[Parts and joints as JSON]
+++
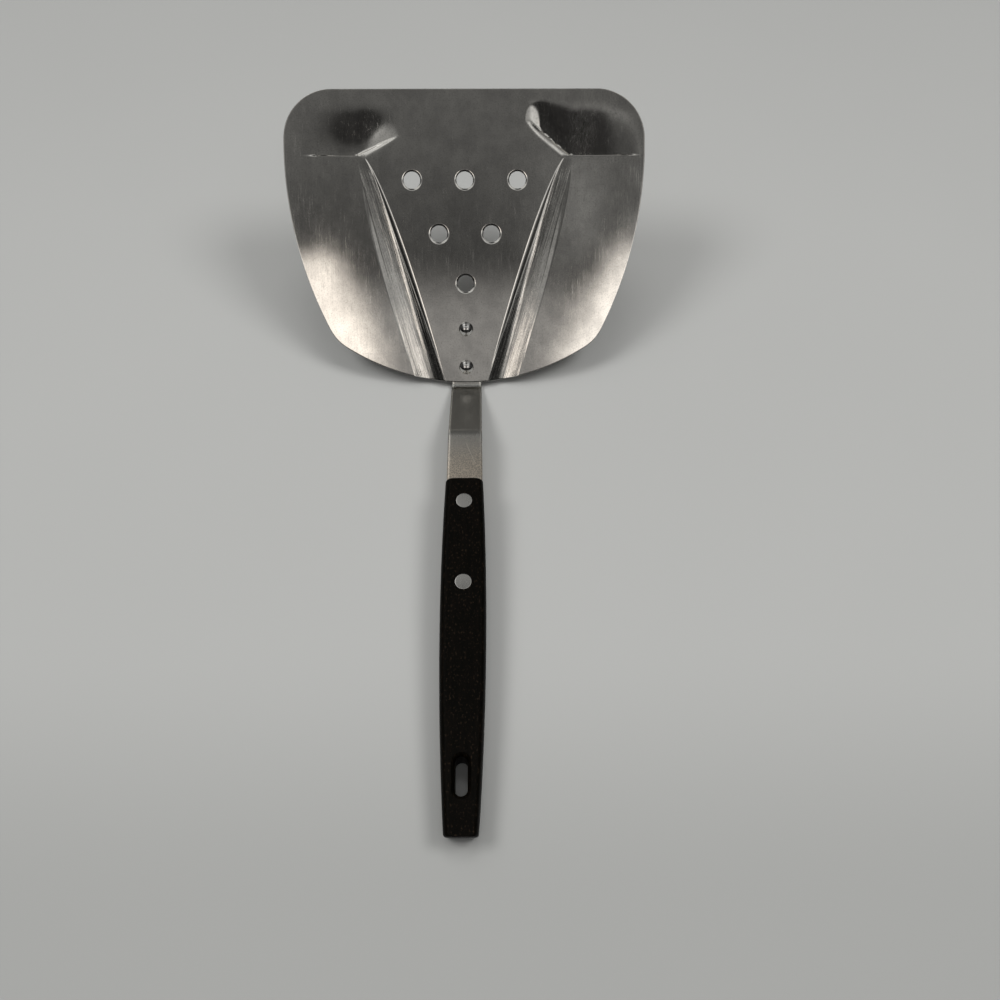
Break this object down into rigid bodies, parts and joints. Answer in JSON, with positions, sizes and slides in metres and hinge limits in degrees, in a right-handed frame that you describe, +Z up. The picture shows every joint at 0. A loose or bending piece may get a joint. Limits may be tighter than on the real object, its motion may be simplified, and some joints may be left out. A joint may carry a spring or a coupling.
{
  "type": "perforated turner",
  "caption": "Wide fan-shaped steel turner blade with drain holes and two pressed flutes, riveted to a cranked shank in a slotted dark handle with a hanging slot.",
  "frame": {"origin": "on the table under the middle of the turner, on its centre line, in the pose of the picture: the turner lies on its heel bend and on the lower edge of its butt", "axes": "+Y from the handle's butt to the blade's front edge, +Z up, +X to the right seen from above"},
  "size_m": [0.158, 0.2982, 0.088],
  "materials": {
    "blade_steel": "fine lengthwise brushing, worn bright",
    "shank_steel": "satin",
    "rivet_steel": "satin",
    "handle_resin": "worn satin, slightly speckled"
  },
  "bodies": {
    "root": {"blade": "blade_steel", "blade_rivet_front": "rivet_steel", "blade_rivet_rear": "rivet_steel", "shank": "shank_steel", "handle": "handle_resin", "handle_pin_front": "rivet_steel", "handle_sleeve_front": "rivet_steel", "handle_pin_rear": "rivet_steel", "handle_sleeve_rear": "rivet_steel"}
  },
  "joints": []
}
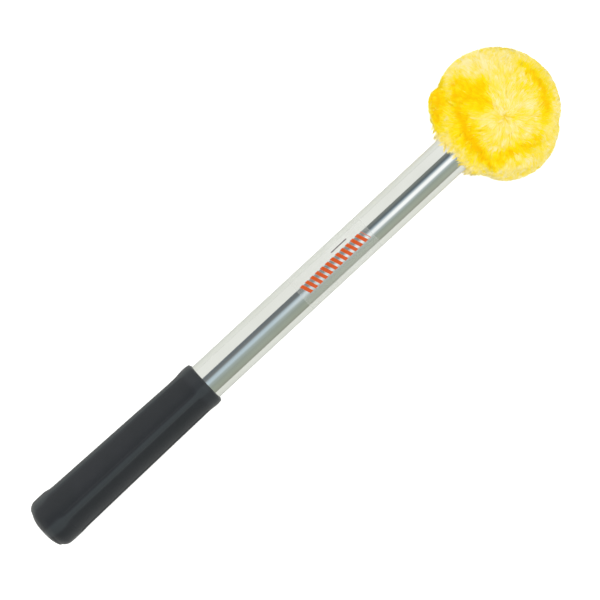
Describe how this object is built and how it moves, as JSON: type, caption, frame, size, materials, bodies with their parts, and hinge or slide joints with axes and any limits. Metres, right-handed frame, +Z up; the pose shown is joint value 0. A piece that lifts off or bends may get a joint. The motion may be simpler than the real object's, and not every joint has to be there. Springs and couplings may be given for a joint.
{
  "type": "bass drum mallet",
  "caption": "Hand mallet for a bass drum: a polished tube with a ribbed rubber grip and a round head padded and covered in plush.",
  "frame": {"origin": "the middle of the mallet's bounding box, on the table that it lies on", "axes": "+X from the grip towards the head, +Z up from the table; the shaft rises 3.8 degrees towards the head"},
  "size_m": [0.3706, 0.0744, 0.0739],
  "materials": {
    "grip_rubber": "matte black rubber with a soft sheen",
    "plug_plastic": "moulded",
    "tube_metal": "polished",
    "label_film": "clear film with plain orange stripes",
    "turned_wood": "turned, unvarnished",
    "screw_steel": "zinc plated",
    "padding_foam": "open foam",
    "yellow_plush": "long soft plush pile",
    "cotton_cord": "twisted cotton"
  },
  "bodies": {
    "root": {"grip_sleeve": "grip_rubber", "lower_end_plug": "plug_plastic", "shaft_tube": "tube_metal", "shaft_label": "label_film", "head_dowel": "turned_wood", "dowel_screw_1": "screw_steel", "dowel_screw_2": "screw_steel", "head_core": "turned_wood", "head_screw": "screw_steel", "screw_washer": "screw_steel", "recess_plug": "turned_wood", "foam_half_upper": "padding_foam", "foam_half_lower": "padding_foam", "plush_cover": "yellow_plush", "neck_drawcord": "cotton_cord"}
  },
  "joints": []
}
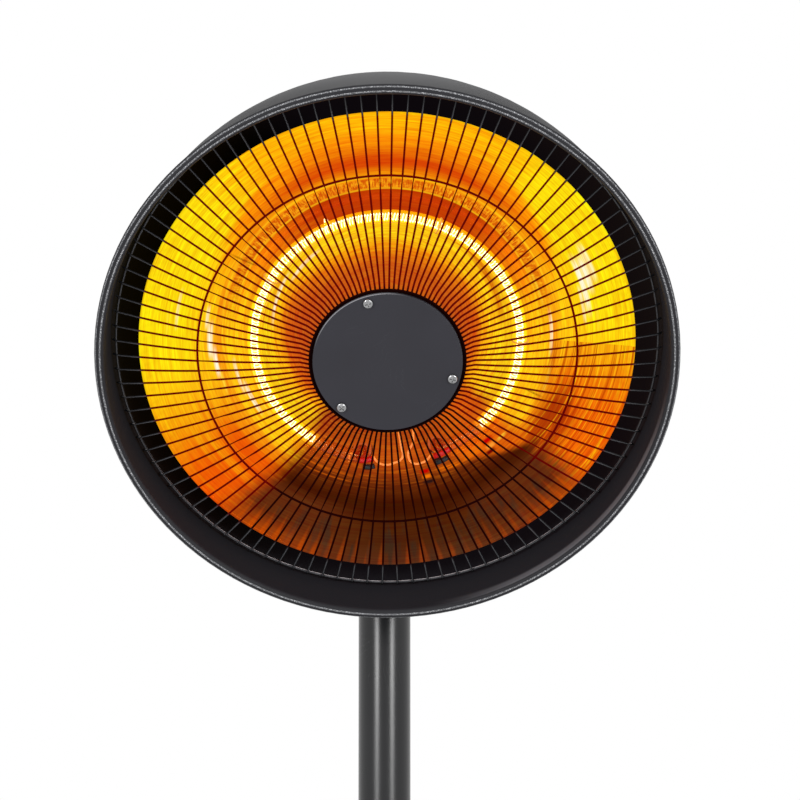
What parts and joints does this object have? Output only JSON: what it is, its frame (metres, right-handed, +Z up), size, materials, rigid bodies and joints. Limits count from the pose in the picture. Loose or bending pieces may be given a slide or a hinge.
+++
PROBLEM:
Every line above should be written out again exactly as it stands.

PROBLEM SOLUTION:
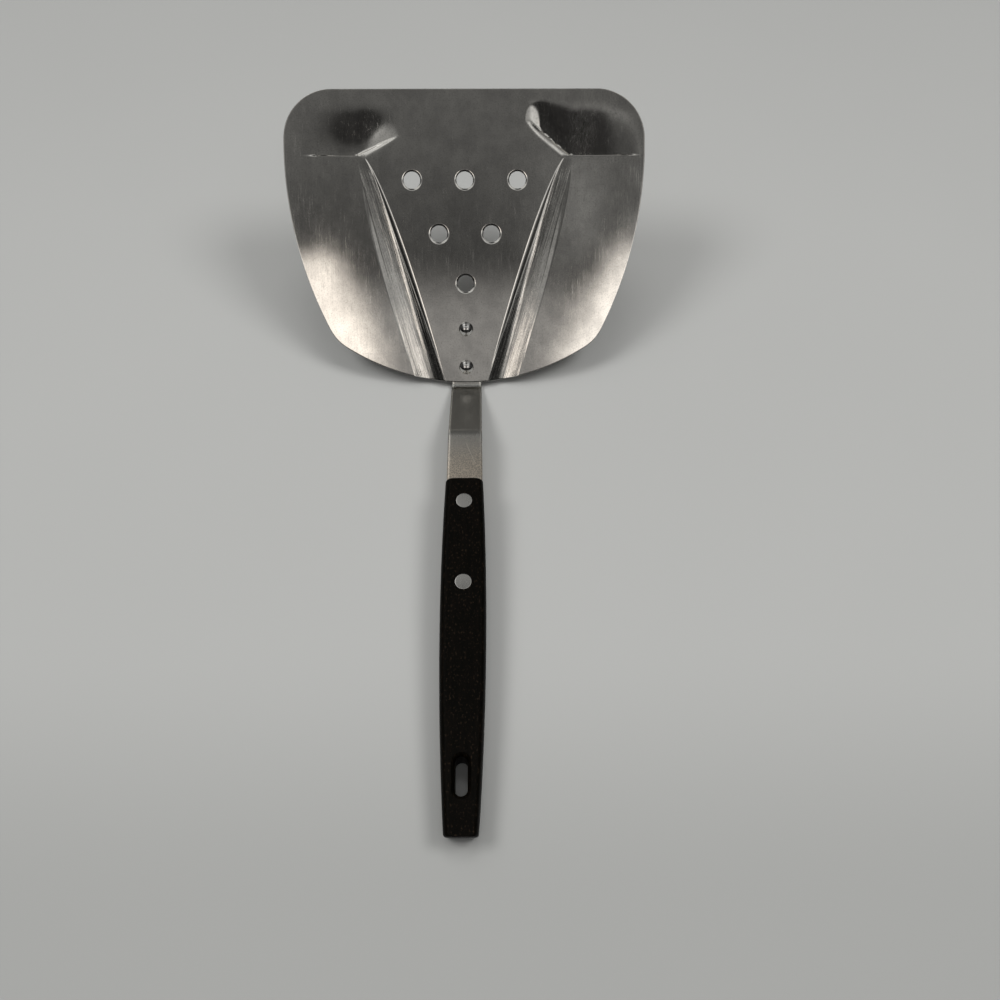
Break this object down into rigid bodies, parts and joints. Answer in JSON, with positions, sizes and slides in metres and hinge limits in degrees, in a right-handed frame that you describe, +Z up. The picture shows every joint at 0. A loose or bending piece may get a joint. Limits may be tighter than on the real object, its motion may be simplified, and some joints may be left out. A joint may carry a spring or a coupling.
{
  "type": "perforated turner",
  "caption": "Wide fan-shaped steel turner blade with drain holes and two pressed flutes, riveted to a cranked shank in a slotted dark handle with a hanging slot.",
  "frame": {"origin": "on the table under the middle of the turner, on its centre line, in the pose of the picture: the turner lies on its heel bend and on the lower edge of its butt", "axes": "+Y from the handle's butt to the blade's front edge, +Z up, +X to the right seen from above"},
  "size_m": [0.158, 0.2982, 0.088],
  "materials": {
    "blade_steel": "fine lengthwise brushing, worn bright",
    "shank_steel": "satin",
    "rivet_steel": "satin",
    "handle_resin": "worn satin, slightly speckled"
  },
  "bodies": {
    "root": {"blade": "blade_steel", "blade_rivet_front": "rivet_steel", "blade_rivet_rear": "rivet_steel", "shank": "shank_steel", "handle": "handle_resin", "handle_pin_front": "rivet_steel", "handle_sleeve_front": "rivet_steel", "handle_pin_rear": "rivet_steel", "handle_sleeve_rear": "rivet_steel"}
  },
  "joints": []
}
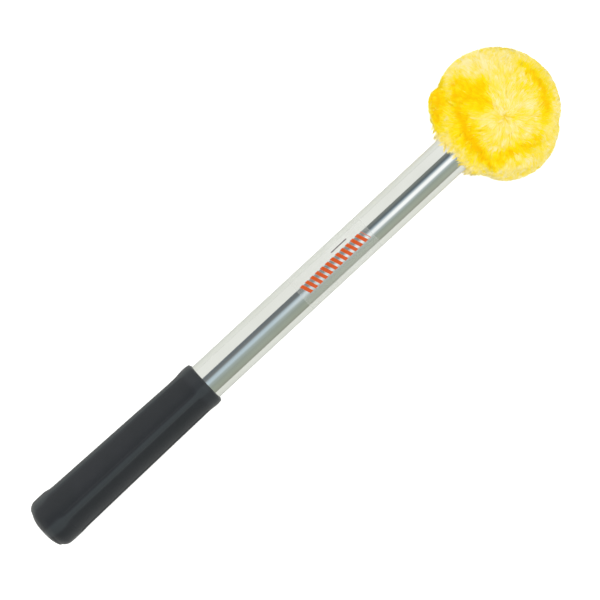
Describe how this object is built and how it moves, as JSON: type, caption, frame, size, materials, bodies with their parts, and hinge or slide joints with axes and any limits. Metres, right-handed frame, +Z up; the pose shown is joint value 0. A piece that lifts off or bends may get a joint. The motion may be simpler than the real object's, and not every joint has to be there. Springs and couplings may be given for a joint.
{
  "type": "bass drum mallet",
  "caption": "Hand mallet for a bass drum: a polished tube with a ribbed rubber grip and a round head padded and covered in plush.",
  "frame": {"origin": "the middle of the mallet's bounding box, on the table that it lies on", "axes": "+X from the grip towards the head, +Z up from the table; the shaft rises 3.8 degrees towards the head"},
  "size_m": [0.3706, 0.0744, 0.0739],
  "materials": {
    "grip_rubber": "matte black rubber with a soft sheen",
    "plug_plastic": "moulded",
    "tube_metal": "polished",
    "label_film": "clear film with plain orange stripes",
    "turned_wood": "turned, unvarnished",
    "screw_steel": "zinc plated",
    "padding_foam": "open foam",
    "yellow_plush": "long soft plush pile",
    "cotton_cord": "twisted cotton"
  },
  "bodies": {
    "root": {"grip_sleeve": "grip_rubber", "lower_end_plug": "plug_plastic", "shaft_tube": "tube_metal", "shaft_label": "label_film", "head_dowel": "turned_wood", "dowel_screw_1": "screw_steel", "dowel_screw_2": "screw_steel", "head_core": "turned_wood", "head_screw": "screw_steel", "screw_washer": "screw_steel", "recess_plug": "turned_wood", "foam_half_upper": "padding_foam", "foam_half_lower": "padding_foam", "plush_cover": "yellow_plush", "neck_drawcord": "cotton_cord"}
  },
  "joints": []
}
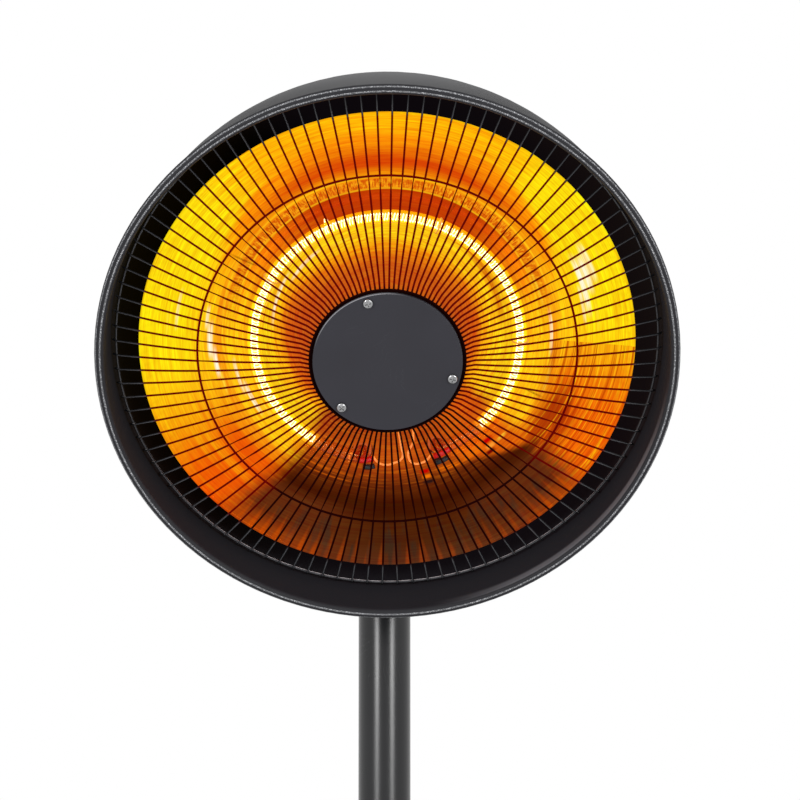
What parts and joints does this object have? Output only JSON: what it is, its frame (metres, right-handed, +Z up), size, materials, rigid bodies and joints. Limits count from the pose in the picture. Loose or bending pieces may be given a slide or a hinge.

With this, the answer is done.